First was the Gnostics, but as competition to the blossoming Catholic church they got wiped out so the Catholics could control the information. And they did for about a thousand years. Then the Protestant Reformation came along, and after a while more all the Proestant denominations we have today fracturing off the first reformation. Thus "Christianity" as thought of today bears little if any resemblance to anything Jesus actually taught. Christians are inadvertantly following the ideas of men and women, not Jesus. At least not in any great way. There's two main differences, what Jesus taught which was Judaism Since the NT Gospels wouldn't get written until centuries after his death, and the current warm and fuzzy version which makes Jesus and God seem all benevolent.
Depending on the scholar you ask, some will date Matthew from 55-65 AD, some will date it around 70-80 AD.
Mark was written somewhere between 50-70 AD, with most scholars believing this was the first of the Gospels written.
Luke is said to have been written between 59-62 AD, and a lot of it is linked to historical figures in order to achieve that time frame.
John appears to be the latest written, dating it sometime after 70 AD.

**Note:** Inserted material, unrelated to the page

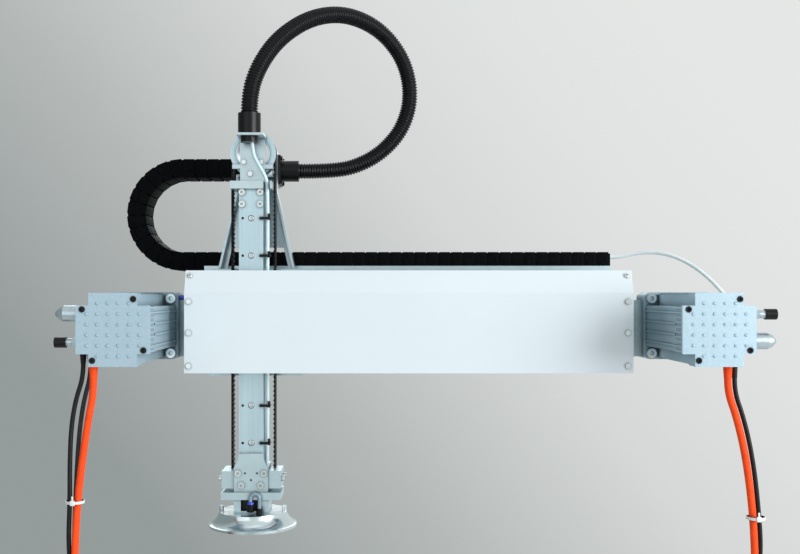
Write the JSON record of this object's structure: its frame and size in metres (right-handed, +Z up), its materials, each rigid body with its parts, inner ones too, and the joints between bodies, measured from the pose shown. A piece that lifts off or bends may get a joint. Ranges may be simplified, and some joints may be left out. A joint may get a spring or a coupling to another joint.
{
  "type": "pneumatic gripper on a two-axis belt gantry",
  "caption": "Round bell-shaped air gripper on an upright slide, carried along a covered belt-driven beam with a motor at each end, an energy chain and a looped conduit.",
  "frame": {"origin": "centre of the four mounting holes on the beam's rear face", "axes": "+X along the beam to the right seen from the front, +Y out of the rear mounting face towards the wall, +Z up"},
  "size_m": [0.7055, 0.275, 0.6997],
  "materials": {
    "anodised_aluminium": "satin anodised",
    "cast_aluminium": "matte painted casting",
    "cover_sheet": "pale semi-gloss paint",
    "bracket_sheet": "satin anodised sheet",
    "rail_steel": "ground",
    "bright_steel": "bright zinc",
    "black_steel": "black oxide",
    "nickel_plating": "nickel plated",
    "chain_plastic": "fine grain",
    "conduit_plastic": "ribbed, slight sheen",
    "belt_rubber": "toothed, matte",
    "fitting_plastic": "moulded",
    "orange_jacket": "soft jacket",
    "black_jacket": "soft jacket",
    "grey_jacket": "soft jacket",
    "white_jacket": "soft jacket",
    "pale_tube": "translucent tube",
    "blue_tube": "smooth tube",
    "polished_metal": "mirror polished",
    "tie_plastic": "moulded"
  },
  "bodies": {
    "frame": {"y_beam": "anodised_aluminium", "y_rails": "rail_steel", "drive_head_left": "cast_aluminium", "drive_head_right": "cast_aluminium", "cover_front": "cover_sheet", "cover_end_plates": "bracket_sheet", "frame_screws": "bright_steel", "motor_flanges": "cast_aluminium", "motor_body_left": "cast_aluminium", "motor_body_right": "cast_aluminium", "motor_rear_covers": "cast_aluminium", "rear_cover_screws": "black_steel", "port_fittings": "nickel_plating", "service_caps": "fitting_plastic", "cable_glands": "nickel_plating", "chain_tray": "bracket_sheet", "chain_lower_fixed": "chain_plastic", "chain_lower_moving": "chain_plastic", "blue_tube": "blue_tube", "belt_drive_wraps": "belt_rubber", "white_cable": "white_jacket", "orange_cable_left": "orange_jacket", "orange_cable_right": "orange_jacket", "black_cable_left": "black_jacket", "black_cable_right": "black_jacket", "grey_cable_left": "grey_jacket", "cable_coil_left": "orange_jacket", "cable_coil_right": "orange_jacket", "cable_plugs": "nickel_plating"},
    "drive_left": {"drive_pulley_left": "anodised_aluminium"},
    "drive_right": {"drive_pulley_right": "anodised_aluminium"},
    "chain_loop": {"chain_bend": "chain_plastic"},
    "carriage": {"carriage_plate": "anodised_aluminium", "guide_blocks": "rail_steel", "idler_axles": "bright_steel", "belt_idler_wraps": "belt_rubber", "chain_bracket": "bracket_sheet", "conduit_fitting_lower": "fitting_plastic", "chain_upper_run": "chain_plastic", "belt_level_runs": "belt_rubber", "conduit": "conduit_plastic"},
    "upper_left_idler": {"idler_upper_left": "anodised_aluminium"},
    "upper_right_idler": {"idler_upper_right": "anodised_aluminium"},
    "lower_left_idler": {"idler_lower_left": "anodised_aluminium"},
    "lower_right_idler": {"idler_lower_right": "anodised_aluminium"},
    "upright": {"z_beam": "anodised_aluminium", "z_rail": "rail_steel", "top_bracket": "bracket_sheet", "z_screws": "bright_steel", "conduit_fitting_upper": "fitting_plastic", "belt_top_wrap": "belt_rubber", "belt_upright_runs": "belt_rubber", "foot_block": "anodised_aluminium", "belt_clamps": "anodised_aluminium", "gripper_mount": "anodised_aluminium", "gripper_valve": "fitting_plastic", "gripper_dish": "polished_metal", "air_tube": "pale_tube", "tube_ties": "fitting_plastic"},
    "belt_ring": {"top_pulley": "anodised_aluminium"}
  },
  "joints": [
    {"name": "x_slide", "type": "slide", "parent": "frame", "child": "carriage", "axis": [1, 0, 0], "range_m": [0, 0.335], "deforming": ["belt_level_runs", "chain_lower_moving"]},
    {"name": "z_slide", "type": "slide", "parent": "carriage", "child": "upright", "axis": [0, 0, 1], "range_m": [-0.08, 0.09], "deforming": ["belt_upright_runs", "conduit"]},
    {"name": "chain_slide", "type": "slide", "parent": "carriage", "child": "chain_loop", "axis": [1, 0, 0], "range_m": [-0.17, 0], "deforming": ["chain_upper_run"]},
    {"name": "drive_left_spin", "type": "hinge", "parent": "frame", "child": "drive_left", "pos_m": [-0.2868, -0.0985, 0], "axis": [0, 1, 0], "continuous": true},
    {"name": "drive_right_spin", "type": "hinge", "parent": "frame", "child": "drive_right", "pos_m": [0.2868, -0.0985, 0], "axis": [0, 1, 0], "continuous": true},
    {"name": "upper_left_spin", "type": "hinge", "parent": "carriage", "child": "upper_left_idler", "pos_m": [-0.207, -0.0985, 0.0334], "axis": [0, 1, 0], "continuous": true},
    {"name": "upper_right_spin", "type": "hinge", "parent": "carriage", "child": "upper_right_idler", "pos_m": [-0.135, -0.0985, 0.0334], "axis": [0, 1, 0], "continuous": true},
    {"name": "lower_left_spin", "type": "hinge", "parent": "carriage", "child": "lower_left_idler", "pos_m": [-0.207, -0.0985, -0.0334], "axis": [0, 1, 0], "continuous": true},
    {"name": "lower_right_spin", "type": "hinge", "parent": "carriage", "child": "lower_right_idler", "pos_m": [-0.135, -0.0985, -0.0334], "axis": [0, 1, 0], "continuous": true},
    {"name": "belt_ring_spin", "type": "hinge", "parent": "upright", "child": "belt_ring", "pos_m": [-0.171, -0.0985, 0.1864], "axis": [0, 1, 0], "continuous": true}
  ],
  "couplings": [
    {"joint": "chain_slide", "follows": "x_slide", "ratio": -0.5},
    {"joint": "drive_left_spin", "follows": "x_slide", "rad_per_m": -52.632},
    {"joint": "drive_right_spin", "follows": "x_slide", "rad_per_m": -52.632},
    {"joint": "upper_left_spin", "follows": "x_slide", "rad_per_m": 166.67},
    {"joint": "upper_right_spin", "follows": "x_slide", "rad_per_m": 166.67},
    {"joint": "lower_left_spin", "follows": "z_slide", "rad_per_m": -83.333},
    {"joint": "lower_right_spin", "follows": "z_slide", "rad_per_m": 83.333},
    {"joint": "belt_ring_spin", "follows": "x_slide", "rad_per_m": -92.593}
  ]
}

Now none of these Gospels listed above is written centuries after Jesus lifetime. Depending on who you ask, He was crucified between 1 AD and 33 AD, some may say a little earlier or later, but that is the general consensus. The oldest listed date above is 80 AD, so that is a difference of either 80 years or 47 years, the earliest date listed is 50 AD, so the difference is either 50 years or 17 years. Any way you want to put it, it is a long way from centuries as you referred to it.
On a side note. I love the way non believers, and the whole world in general have to use today's date. They can say what they like, but it will always be BC=Before Christ, AD= After Death. No, I know that isn't the technical terms, but come on, we all know that is what it means.